▸ What this task involves
Repeat word for word the opening stretch of the entries, from the first line through the line containing "return lofted(name, rings, None, 50)".

begin Input for this task

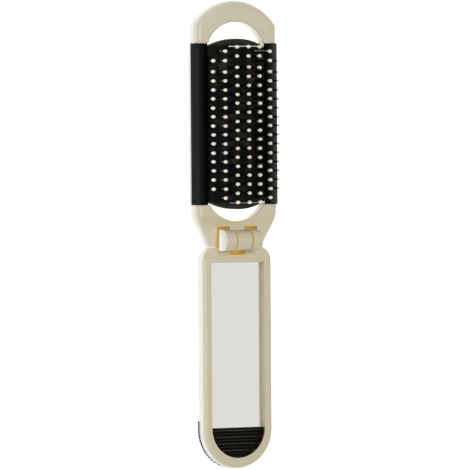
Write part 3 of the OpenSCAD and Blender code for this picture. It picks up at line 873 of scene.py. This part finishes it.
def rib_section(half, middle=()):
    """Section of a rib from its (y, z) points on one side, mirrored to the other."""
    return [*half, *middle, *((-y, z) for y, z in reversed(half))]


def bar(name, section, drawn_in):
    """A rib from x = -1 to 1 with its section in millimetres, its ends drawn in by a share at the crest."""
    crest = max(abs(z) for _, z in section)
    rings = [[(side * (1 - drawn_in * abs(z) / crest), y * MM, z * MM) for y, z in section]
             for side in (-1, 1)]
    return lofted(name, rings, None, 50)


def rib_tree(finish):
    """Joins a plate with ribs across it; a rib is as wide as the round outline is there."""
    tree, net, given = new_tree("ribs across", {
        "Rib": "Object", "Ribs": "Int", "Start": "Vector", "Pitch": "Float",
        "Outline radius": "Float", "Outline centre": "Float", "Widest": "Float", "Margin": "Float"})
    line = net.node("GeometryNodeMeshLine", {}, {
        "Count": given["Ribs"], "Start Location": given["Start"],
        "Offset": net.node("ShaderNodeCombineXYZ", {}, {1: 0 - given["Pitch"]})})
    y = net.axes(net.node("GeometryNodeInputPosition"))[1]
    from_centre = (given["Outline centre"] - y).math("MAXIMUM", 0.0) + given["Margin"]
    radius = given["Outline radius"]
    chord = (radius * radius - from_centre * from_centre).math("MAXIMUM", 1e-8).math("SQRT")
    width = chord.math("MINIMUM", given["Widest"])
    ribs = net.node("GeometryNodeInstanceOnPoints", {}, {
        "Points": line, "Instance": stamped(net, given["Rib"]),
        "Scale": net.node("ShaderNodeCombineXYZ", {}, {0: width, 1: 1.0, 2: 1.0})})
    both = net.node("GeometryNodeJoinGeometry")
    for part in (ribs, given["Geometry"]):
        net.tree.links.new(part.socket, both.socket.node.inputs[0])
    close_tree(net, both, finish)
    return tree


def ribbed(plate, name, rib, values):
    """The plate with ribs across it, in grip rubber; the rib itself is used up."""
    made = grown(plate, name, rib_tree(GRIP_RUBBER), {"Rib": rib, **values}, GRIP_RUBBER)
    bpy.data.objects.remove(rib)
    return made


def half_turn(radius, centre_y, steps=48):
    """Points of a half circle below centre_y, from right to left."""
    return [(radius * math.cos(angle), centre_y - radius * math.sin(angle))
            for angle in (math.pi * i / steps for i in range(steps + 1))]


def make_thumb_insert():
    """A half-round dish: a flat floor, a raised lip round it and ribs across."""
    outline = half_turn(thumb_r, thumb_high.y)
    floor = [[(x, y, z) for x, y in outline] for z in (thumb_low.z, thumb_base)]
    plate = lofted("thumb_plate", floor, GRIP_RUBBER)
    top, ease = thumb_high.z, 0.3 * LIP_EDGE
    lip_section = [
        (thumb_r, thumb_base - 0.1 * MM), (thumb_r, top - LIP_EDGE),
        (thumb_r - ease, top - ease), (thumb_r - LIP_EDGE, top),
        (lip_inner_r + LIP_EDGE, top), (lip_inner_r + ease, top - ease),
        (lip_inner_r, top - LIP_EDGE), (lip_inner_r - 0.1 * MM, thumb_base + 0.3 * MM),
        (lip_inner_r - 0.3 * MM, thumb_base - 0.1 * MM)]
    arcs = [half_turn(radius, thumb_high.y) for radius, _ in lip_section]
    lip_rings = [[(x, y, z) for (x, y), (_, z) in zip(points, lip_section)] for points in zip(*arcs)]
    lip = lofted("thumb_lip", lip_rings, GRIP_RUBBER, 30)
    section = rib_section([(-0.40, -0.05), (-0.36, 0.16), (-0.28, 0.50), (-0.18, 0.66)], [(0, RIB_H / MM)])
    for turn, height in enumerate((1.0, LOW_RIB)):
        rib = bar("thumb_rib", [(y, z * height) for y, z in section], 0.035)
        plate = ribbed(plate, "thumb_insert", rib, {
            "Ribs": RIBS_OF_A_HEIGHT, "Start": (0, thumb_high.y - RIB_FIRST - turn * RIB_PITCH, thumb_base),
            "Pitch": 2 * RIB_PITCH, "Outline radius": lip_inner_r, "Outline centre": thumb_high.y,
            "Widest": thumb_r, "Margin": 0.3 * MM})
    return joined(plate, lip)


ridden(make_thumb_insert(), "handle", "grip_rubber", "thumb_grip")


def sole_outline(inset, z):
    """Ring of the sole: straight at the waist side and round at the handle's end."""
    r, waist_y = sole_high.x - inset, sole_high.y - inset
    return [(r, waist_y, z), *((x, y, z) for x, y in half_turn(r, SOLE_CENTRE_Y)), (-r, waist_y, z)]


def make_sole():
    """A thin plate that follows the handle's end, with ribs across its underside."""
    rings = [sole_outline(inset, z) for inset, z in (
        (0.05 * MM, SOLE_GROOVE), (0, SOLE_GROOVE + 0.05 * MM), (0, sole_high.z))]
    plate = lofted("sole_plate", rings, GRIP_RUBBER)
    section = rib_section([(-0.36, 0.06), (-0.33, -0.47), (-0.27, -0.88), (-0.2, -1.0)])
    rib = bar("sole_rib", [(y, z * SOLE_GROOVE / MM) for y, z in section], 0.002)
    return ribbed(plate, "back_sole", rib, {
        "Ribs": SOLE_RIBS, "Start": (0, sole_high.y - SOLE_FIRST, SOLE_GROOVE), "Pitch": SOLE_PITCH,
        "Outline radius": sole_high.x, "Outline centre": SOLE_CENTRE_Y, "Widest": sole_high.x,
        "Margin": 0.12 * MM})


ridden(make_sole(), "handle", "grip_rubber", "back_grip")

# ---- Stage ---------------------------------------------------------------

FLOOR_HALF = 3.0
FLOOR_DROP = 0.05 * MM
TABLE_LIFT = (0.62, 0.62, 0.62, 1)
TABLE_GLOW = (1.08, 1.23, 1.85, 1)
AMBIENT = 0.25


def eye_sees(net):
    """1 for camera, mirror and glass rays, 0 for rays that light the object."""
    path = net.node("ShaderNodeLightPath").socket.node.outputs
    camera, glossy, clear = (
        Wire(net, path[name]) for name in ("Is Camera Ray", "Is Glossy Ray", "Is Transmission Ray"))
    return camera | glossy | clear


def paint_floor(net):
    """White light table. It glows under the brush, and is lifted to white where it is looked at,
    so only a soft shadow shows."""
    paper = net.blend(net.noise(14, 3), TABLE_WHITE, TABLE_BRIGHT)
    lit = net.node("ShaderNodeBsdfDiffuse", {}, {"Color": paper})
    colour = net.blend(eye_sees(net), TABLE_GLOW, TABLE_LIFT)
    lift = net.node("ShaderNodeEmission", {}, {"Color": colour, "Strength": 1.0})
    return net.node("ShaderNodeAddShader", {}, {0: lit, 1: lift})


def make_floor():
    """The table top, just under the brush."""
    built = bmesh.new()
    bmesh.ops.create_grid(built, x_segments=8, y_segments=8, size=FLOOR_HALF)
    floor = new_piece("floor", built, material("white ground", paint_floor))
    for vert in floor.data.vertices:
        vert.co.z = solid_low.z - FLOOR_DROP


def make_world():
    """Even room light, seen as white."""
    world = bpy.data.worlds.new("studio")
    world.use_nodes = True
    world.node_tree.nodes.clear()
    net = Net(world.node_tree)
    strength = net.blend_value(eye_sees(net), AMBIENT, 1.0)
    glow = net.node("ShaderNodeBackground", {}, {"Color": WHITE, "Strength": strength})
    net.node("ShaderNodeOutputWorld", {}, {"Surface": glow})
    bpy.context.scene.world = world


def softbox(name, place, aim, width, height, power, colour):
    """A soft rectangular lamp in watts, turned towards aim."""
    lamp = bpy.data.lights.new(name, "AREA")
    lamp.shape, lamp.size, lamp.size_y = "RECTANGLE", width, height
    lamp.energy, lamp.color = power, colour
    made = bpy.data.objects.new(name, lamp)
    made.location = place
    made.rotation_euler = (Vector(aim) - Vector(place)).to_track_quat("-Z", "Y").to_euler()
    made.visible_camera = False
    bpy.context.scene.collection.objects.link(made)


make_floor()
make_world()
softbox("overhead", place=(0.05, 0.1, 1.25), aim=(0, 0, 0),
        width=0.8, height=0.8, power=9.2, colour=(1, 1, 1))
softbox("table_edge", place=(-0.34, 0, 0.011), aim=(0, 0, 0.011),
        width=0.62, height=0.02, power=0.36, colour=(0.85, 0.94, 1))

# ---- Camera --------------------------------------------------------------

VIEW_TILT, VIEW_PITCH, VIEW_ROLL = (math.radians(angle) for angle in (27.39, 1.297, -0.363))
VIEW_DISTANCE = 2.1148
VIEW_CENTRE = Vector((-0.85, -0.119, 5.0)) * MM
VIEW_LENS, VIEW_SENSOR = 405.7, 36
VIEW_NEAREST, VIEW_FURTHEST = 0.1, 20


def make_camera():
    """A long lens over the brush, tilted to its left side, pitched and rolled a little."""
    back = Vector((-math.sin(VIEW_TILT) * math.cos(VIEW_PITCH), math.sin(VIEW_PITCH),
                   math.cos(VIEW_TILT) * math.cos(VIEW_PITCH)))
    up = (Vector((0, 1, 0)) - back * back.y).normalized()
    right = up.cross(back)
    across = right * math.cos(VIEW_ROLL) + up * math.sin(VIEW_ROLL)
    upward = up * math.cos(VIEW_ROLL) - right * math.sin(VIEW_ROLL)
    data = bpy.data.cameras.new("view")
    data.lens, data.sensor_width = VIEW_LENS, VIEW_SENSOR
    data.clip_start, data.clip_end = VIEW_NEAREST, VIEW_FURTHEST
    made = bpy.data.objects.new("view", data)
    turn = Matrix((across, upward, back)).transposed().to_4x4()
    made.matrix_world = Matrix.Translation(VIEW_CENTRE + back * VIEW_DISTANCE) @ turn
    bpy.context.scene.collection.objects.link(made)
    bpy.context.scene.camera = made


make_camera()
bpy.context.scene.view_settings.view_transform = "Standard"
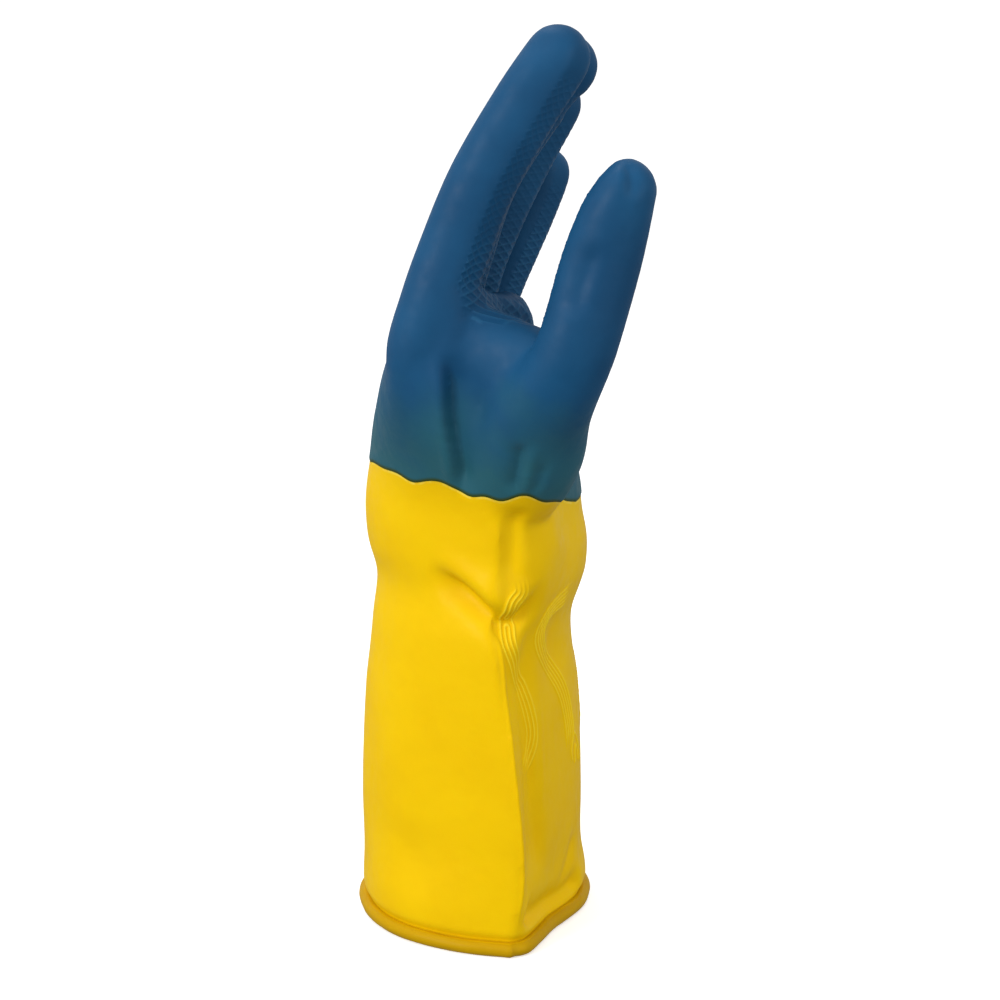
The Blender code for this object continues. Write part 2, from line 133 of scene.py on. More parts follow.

end Input for this task

▸ Exercise response
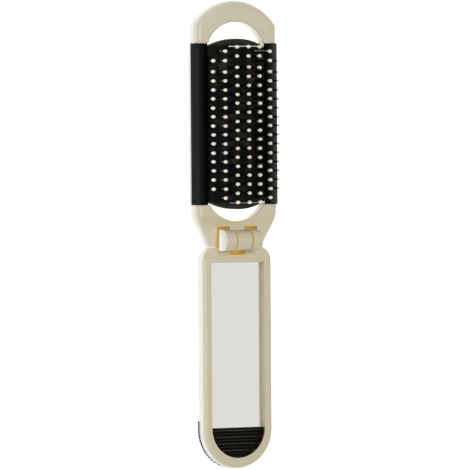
Write part 3 of the OpenSCAD and Blender code for this picture. It picks up at line 873 of scene.py. This part finishes it.
def rib_section(half, middle=()):
    """Section of a rib from its (y, z) points on one side, mirrored to the other."""
    return [*half, *middle, *((-y, z) for y, z in reversed(half))]


def bar(name, section, drawn_in):
    """A rib from x = -1 to 1 with its section in millimetres, its ends drawn in by a share at the crest."""
    crest = max(abs(z) for _, z in section)
    rings = [[(side * (1 - drawn_in * abs(z) / crest), y * MM, z * MM) for y, z in section]
             for side in (-1, 1)]
    return lofted(name, rings, None, 50)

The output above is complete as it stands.